→ Source material:
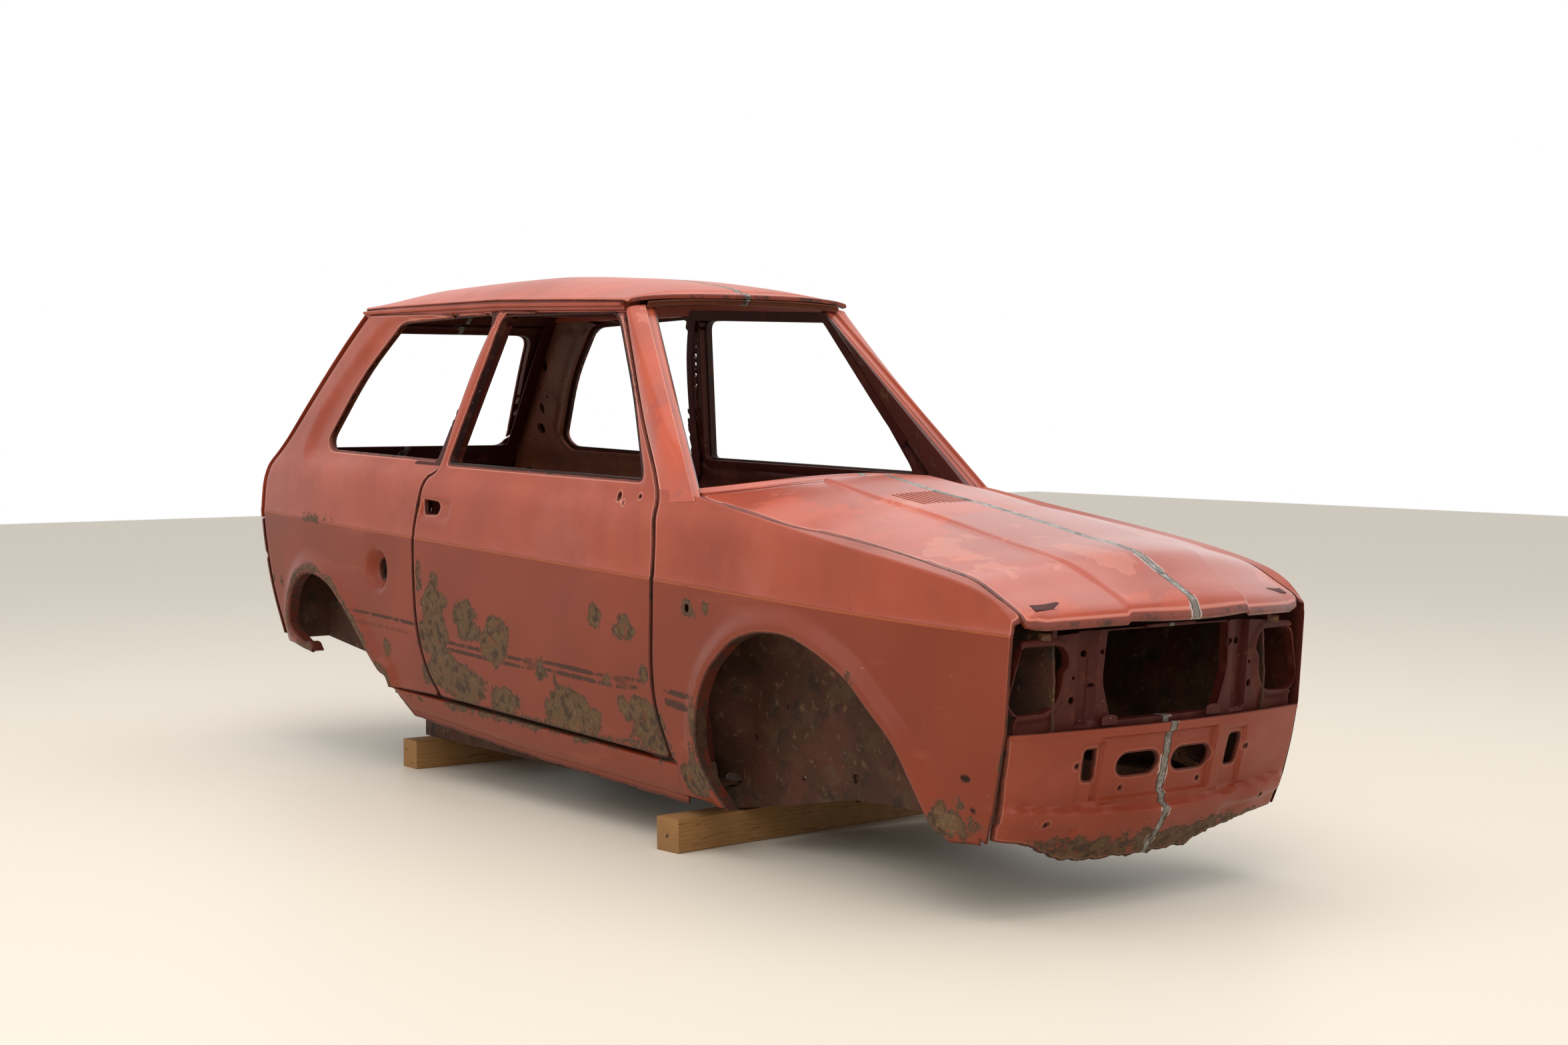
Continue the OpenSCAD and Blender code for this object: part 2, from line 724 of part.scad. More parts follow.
module lower_front_panel() {
  color(red)
    difference() {
      union() {
        intersection() {
          nose_wall(0, skin_t);
          nose_front([[-300, 105], [300, 105], [half_w - 55, 160], [half_w - 46, lamp_foot],
            [46 - half_w, lamp_foot], [55 - half_w, 160]]);
        }
        intersection() {
          nose_wall(skin_t - 1, lamp_recess + 24);
          nose_front([[62 - half_w, lamp_foot - 8], [half_w - 62, lamp_foot - 8], [half_w - 62, lamp_foot],
            [62 - half_w, lamp_foot]]);
        }
      }
      for (s = [-1, 1]) {
        nose_cut([[s * 178, 268], [s * 208, 268], [s * 208, 324], [s * 178, 324]]);
        translate([0, -300, 0])
          rotate([90, 0, 0])
            linear_extrude(600)
              hull() {
                translate([s * 105, 290])
                  circle(r = 24);
                translate([s * 45, 290])
                  circle(r = 24);
              }
      }
    }
}

// --- Inner structure ---------------------------------------------------------------

wheelhouse_x = rail_x + seam;
bulkhead_y = 338;
sill_in = 352;

// Side outline of the chassis rail: it rises ahead of the cabin
function rail_line() = [[rail_front, rail_bottom + 88], [-60, rail_bottom + 80],
  [bulkhead_y + 42, rail_bottom],
  [rail_rear, rail_bottom]];
rail_front = -596;
rail_rear = wheelbase - 280;

module inner_wing() {
  top = 640;
  fronts = [300, lamp_foot + seam, 440, lamp_top];
  plate_z = top - 60;
  color(rust) {
    side_prism(concat(rail_front_line(),
      [for (z = fronts) [nose_y(rail_x, z) + lamp_recess + 24 + seam + 1.6, z]],
      [[-560, 590], [-100, top], [bulkhead_y, top], [bulkhead_y, rail_bottom + 8], [-60, rail_bottom + 80]]),
      wheelhouse_x, wheelhouse_x + pan_t);
    difference() {
      box([wheelhouse_x + pan_t - 1, -120, plate_z], [404, 120, plate_z + pan_t]);
      translate([346, 0, 0])
        cylinder(d = strut_d, h = 900);
    }
  }
}

// Lower front edge of the inner wing, from the rail up to the nose
function rail_front_line() = [[-420, rail_bottom + 85], [-600, 240]];

// Bulkhead with the flat shelf and the block that carry the scuttle
module bulkhead() {
  z0 = floor_z + pan_t + seam;
  z1 = belt_h - 41;
  side_in = half_w - skin_t - 86;
  color(dark_red)
    difference() {
      union() {
        box([-wheelhouse_x + seam, bulkhead_y + seam, z0], [wheelhouse_x - seam, bulkhead_y + pan_t, z1]);
        for (s = [0, 1])
          mirror([s, 0, 0])
            box([wheelhouse_x - 1, bulkhead_y + seam, z0 + 80], [side_in, bulkhead_y + pan_t, z1]);
        box([-side_in, bonnet_rear - bonnet_rear_bow + 40, z1 - pan_t], [side_in, bulkhead_y + pan_t, z1]);
        scuttle_block(z1 - pan_t);
      }
      translate([150, 300, 520])
        rotate([-90, 0, 0])
          cylinder(d = 60, h = 80);
    }
}

// Closed box under the scuttle's rear strip, down to a flat floor
module scuttle_block(z) {
  us = [for (i = [0:6]) i / 3 - 1];
  intersection() {
    slab([for (u = us) [for (k = [1, 2]) let (p = scuttle_point(u, k, 0)) [p[0], p[1], z]]],
      [for (u = us) [for (k = [1, 2]) scuttle_point(u, k, skin_t + seam)]]);
    box([110 - half_w, 0, 0], [half_w - 110, 900, 1200]);
  }
}

module scuttle_panel() {
  color(red)
    slab([for (y = [0:1:6]) [for (k = [0, 1, 2]) scuttle_point(y / 6 * 2 - 1, k, skin_t)]],
      [for (y = [0:1:6]) [for (k = [0, 1, 2]) scuttle_point(y / 6 * 2 - 1, k, 0)]]);
}

// Point of the scuttle: k runs from the bonnet's gap to the windscreen's foot
function scuttle_point(u, k, d) =
  let (x = -u * (half_w - 70))
  let (y = bonnet_rear + shut - bonnet_rear_bow * (1 - u * u) + k * 40 - 18 * k * u * u)
  [x, y, bonnet_z(x, min(y, 420)) - d - (k == 1 ? 6 : 0)];

// Slanted struts from the bulkhead to the tops of the chassis rails
module engine_bay_braces() {
  color(rust)
    for (s = [-1, 1])
      hull() {
        box([s * 262 - 12, -590, rail_bottom + 88 + rail_h + seam],
          [s * 262 + 12, -560, rail_bottom + 100 + rail_h]);
        box([s * 120 - 12, bulkhead_y - 12, 470], [s * 120 + 12, bulkhead_y, 494]);
      }
}

rail_h = floor_up - seam;
module chassis_rail() {
  color(rust)
    side_prism(concat(rail_line(),
      [[rail_rear, rail_bottom + rail_h], [bulkhead_y + 42, rail_bottom + rail_h],
        [-60, rail_bottom + 80 + rail_h], [rail_front, rail_bottom + 88 + rail_h]]),
      rail_x - rail_w, rail_x);
}

module floor_pan() {
  rear = wheelbase - 560;
  tunnel_w = 90;
  tunnel_h = 110;
  color(rust)
    difference() {
      union() {
        box([-sill_in + seam, bulkhead_y + 42, floor_z], [sill_in - seam, rear, floor_z + pan_t]);
        box([-tunnel_w - pan_t, 360, floor_z], [tunnel_w + pan_t, rear, floor_z + tunnel_h]);
        box([-sill_in + seam, 900, floor_z + 1], [sill_in - seam, 960, floor_z + pan_t + 60]);
      }
      box([-tunnel_w, 300, floor_z - 10], [tunnel_w, rear + 10, floor_z + tunnel_h - pan_t]);
    }
}

rear_step = 250;
module rear_floor() {
  y0 = wheelbase - 560 + seam;
  z1 = floor_z + rear_step;
  color(rust) {
    box([-300, y0, floor_z], [300, y0 + pan_t, z1]);
    box([-300, y0 + pan_t - 1, z1 - pan_t], [300, tail_y(300, z1 - pan_t) - skin_t - 0.8, z1]);
  }
}

rear_house_x = 301;
module rear_wheelhouse() {
  y0 = wheelbase - 330;
  y1 = wheelbase + 290;
  color(rust)
    difference() {
      intersection() {
        side_wall(skin_t + seam, 200, y0 - 200, 5000);
        side_prism([[y0, 240], [y0 + 40, 420], [y0 + 160, 580], [y1 - 160, 600], [y1 - 20, 520], [y1, 360],
          [y1, 310]], rear_house_x);
      }
      side_prism([[y0 - 100, 100], [y0 + pan_t, 250], [y0 + 48, 414], [y0 + 164, 571], [y1 - 164, 591],
        [y1 - 28, 514], [y1 - pan_t, 360], [y1 - pan_t, 100]], rear_house_x + pan_t);
    }
}

module rear_panel() {
  color(red)
    difference() {
      intersection() {
        tail_wall(0, skin_t);
        tail_prism(tail_corner(tail_split), tail_corner(330), 318, tail_split);
      }
      for (s = [-1, 1])
        tail_prism_cut([[s * 240, 560], [s * 385, 560], [s * 385, 630], [s * 240, 630]]);
    }
}

module tail_prism_cut(points) {
  translate([0, wheelbase + 700, 0])
    rotate([90, 0, 0])
      linear_extrude(500)
        polygon(points);
}

front_timber_turn = 5.4;
front_timber_y = 424;
rear_timber_y = wheelbase - 342;
rear_timber_out = 372;

module timber_bar(len) {
  color(timber_colour)
    translate([0, -timber / 2, 0])
      cube([len, timber, timber - 0.2]);
}

module front_timber() {
  translate([0, front_timber_y, 0])
    rotate([0, 0, front_timber_turn])
      translate([-front_timber_len / 2, 0, 0])
        timber_bar(front_timber_len);
}

module rear_timber() {
  translate([-rear_timber_out, rear_timber_y, 0])
    timber_bar(rear_timber_len);
}

// --- Nodes ---------------------------------------------------------------------

place() roof_panel();
place() windscreen_header();
place() scuttle_panel();
place() rear_header();
place() right() front_pillar();  // right_front_pillar
place() front_pillar();  // left_front_pillar
place() right() roof_rail();  // right_roof_rail
place() roof_rail();  // left_roof_rail
place() right() front_wing();  // right_front_wing
place() front_wing();  // left_front_wing
place() right() quarter_panel(true);  // right_quarter_panel
place() quarter_panel(false);  // left_quarter_panel
place() right() centre_pillar();  // right_centre_pillar
place() centre_pillar();  // left_centre_pillar
place() right() sill();  // right_sill
place() sill();  // left_sill
place() right() door_skin();  // right_door_skin
place() right() door_frame();  // right_door_frame
place() door_skin();  // left_door_skin
place() door_frame();  // left_door_frame
place() bonnet_skin();
place() bonnet_frame();
place() tailgate_skin();
place() tailgate_frame();
place() right() rear_pillar();  // right_rear_pillar
place() rear_pillar();  // left_rear_pillar
place() lamp_panel();
place() lower_front_panel();
place() right() inner_wing();  // right_inner_wing
place() inner_wing();  // left_inner_wing
place() bulkhead();
place() engine_bay_braces();
place() right() chassis_rail();  // right_chassis_rail
place() chassis_rail();  // left_chassis_rail
place() floor_pan();
place() rear_floor();
place() right() rear_wheelhouse();  // right_rear_wheelhouse
place() rear_wheelhouse();  // left_rear_wheelhouse
place() rear_panel();
place() right() door_hinges();  // right_door_hinges
place() door_hinges();  // left_door_hinges
place() bonnet_hinges();
place() tailgate_hinges();
place() front_timber();
place() rear_timber();
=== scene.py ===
"""Looks of a bare hatchback shell, cut lengthwise and welded narrow, on two timbers.

Shapes are written in millimetres from the front axle line (y), the floor (z) and the
middle of the car (x, positive on the left side), and put into the frame in metres.
"""
import json
import math
import bpy
import numpy as np
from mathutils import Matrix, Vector

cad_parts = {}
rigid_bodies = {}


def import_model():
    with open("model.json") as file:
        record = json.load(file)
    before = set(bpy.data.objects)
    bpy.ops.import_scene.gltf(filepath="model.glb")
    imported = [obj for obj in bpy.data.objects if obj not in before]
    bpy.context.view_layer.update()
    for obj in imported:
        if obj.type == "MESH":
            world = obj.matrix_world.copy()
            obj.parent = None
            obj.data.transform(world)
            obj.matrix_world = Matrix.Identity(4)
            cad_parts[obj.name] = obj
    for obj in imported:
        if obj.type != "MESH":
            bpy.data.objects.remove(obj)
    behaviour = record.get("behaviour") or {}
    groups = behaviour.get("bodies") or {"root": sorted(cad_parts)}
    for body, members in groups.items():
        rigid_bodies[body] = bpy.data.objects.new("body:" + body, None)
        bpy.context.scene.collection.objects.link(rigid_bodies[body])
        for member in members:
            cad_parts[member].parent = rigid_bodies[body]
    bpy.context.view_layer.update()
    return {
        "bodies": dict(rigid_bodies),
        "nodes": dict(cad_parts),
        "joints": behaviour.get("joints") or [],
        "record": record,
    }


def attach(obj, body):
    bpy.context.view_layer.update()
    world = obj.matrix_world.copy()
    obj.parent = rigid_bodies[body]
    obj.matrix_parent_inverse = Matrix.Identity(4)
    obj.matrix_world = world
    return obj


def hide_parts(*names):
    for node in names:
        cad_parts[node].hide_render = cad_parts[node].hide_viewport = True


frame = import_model()

bl_info = {"name": "Narrowed Hatchback Shell", "version": (1, 0, 0), "blender": (4, 5, 0),
    "location": "View3D > Sidebar > Shell",
    "description": "Pressed panels, inner structure and worn finishes of a bare car shell",
    "category": "Object", }

MM = 0.001
INSIDE = -1000.0
MOUNTS = {m["name"]: m for m in frame["record"]["mounts"]}
AXLE_Y = MOUNTS["right_strut_hole"]["pos_m"][1]

# --- Main sizes, in millimetres --------------------------------------------------------------

HALF_W = 460.0
WHEELBASE = 2150.0
NOSE = -764.0
TAIL = WHEELBASE + 512.0
GUTTER = 1256.0
CREASE = 588.0
BELT = 796.0
WEDGE = 0.0347
DOOR_FRONT = 470.0
DOOR_REAR = DOOR_FRONT + 1142.0
DOOR_BOTTOM = 207.0
ROOF_FRONT = 742.0
ROOF_REAR = WHEELBASE - 6.0
SCUTTLE = 362.0
SCUTTLE_BOW = 150.0
NOSE_TAPER = 55
TAIL_TAPER = 25
ROOF_HALF = 328
BONNET_NOSE_HALF = 384
TIMBER = 77.0

SIDE_PROFILE = [(-560, 64), (-500, 40), (-440, 24), (-330, 9), (-240, 3), (-120, 0.6),
    (0, 0), (3, 1.0), (12, 2.2), (70, 5), (130, 8), (150, 13), (172, 22), (190, 28), (330, 64.5),
    (720, 166)]
ROOF_CROWN = [(ROOF_FRONT, 14), (790, 26), (880, 40), (1100, 58), (1400, 66), (1900, 56),
    (WHEELBASE - 60, 30), (ROOF_REAR, 12)]
BONNET_LINE = [(NOSE, -4, 7), (NOSE + 14, 22, 10), (NOSE + 40, 40, 15), (-680, 62, 20),
    (-584, 110, 36), (-441, 134, 38), (-296, 160, 40), (-105, 191, 46), (33, 211, 52),
    (213, 242, 54), (420, 262, 40)]
TAIL_LINE = [(250, -180), (318, -150), (509, -50), (650, -6), (693, 0), (730, -3), (765, -12),
    (905, -147), (1154, -392), (GUTTER + 12, -520)]
NOSE_LINE = [(90, 155), (120, 140), (157, 117), (193, 103), (222, 94), (310, 71), (362, 60),
    (580, 42)]
WING_TOP = [(-720, 560), (-690, 578), (-660, 606), (-626, 630), (-567, 653), (-415, 684),
    (-164, 721), (102, 758), (362, 797), (443, 807)]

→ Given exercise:
Above are the lines; repeat exactly the ones from the line containing "place() rear_floor();" down to the line containing "imported = [obj", both inclusive.

→ The solution:
place() rear_floor();
place() right() rear_wheelhouse();  // right_rear_wheelhouse
place() rear_wheelhouse();  // left_rear_wheelhouse
place() rear_panel();
place() right() door_hinges();  // right_door_hinges
place() door_hinges();  // left_door_hinges
place() bonnet_hinges();
place() tailgate_hinges();
place() front_timber();
place() rear_timber();
=== scene.py ===
"""Looks of a bare hatchback shell, cut lengthwise and welded narrow, on two timbers.

Shapes are written in millimetres from the front axle line (y), the floor (z) and the
middle of the car (x, positive on the left side), and put into the frame in metres.
"""
import json
import math
import bpy
import numpy as np
from mathutils import Matrix, Vector

cad_parts = {}
rigid_bodies = {}


def import_model():
    with open("model.json") as file:
        record = json.load(file)
    before = set(bpy.data.objects)
    bpy.ops.import_scene.gltf(filepath="model.glb")
    imported = [obj for obj in bpy.data.objects if obj not in before]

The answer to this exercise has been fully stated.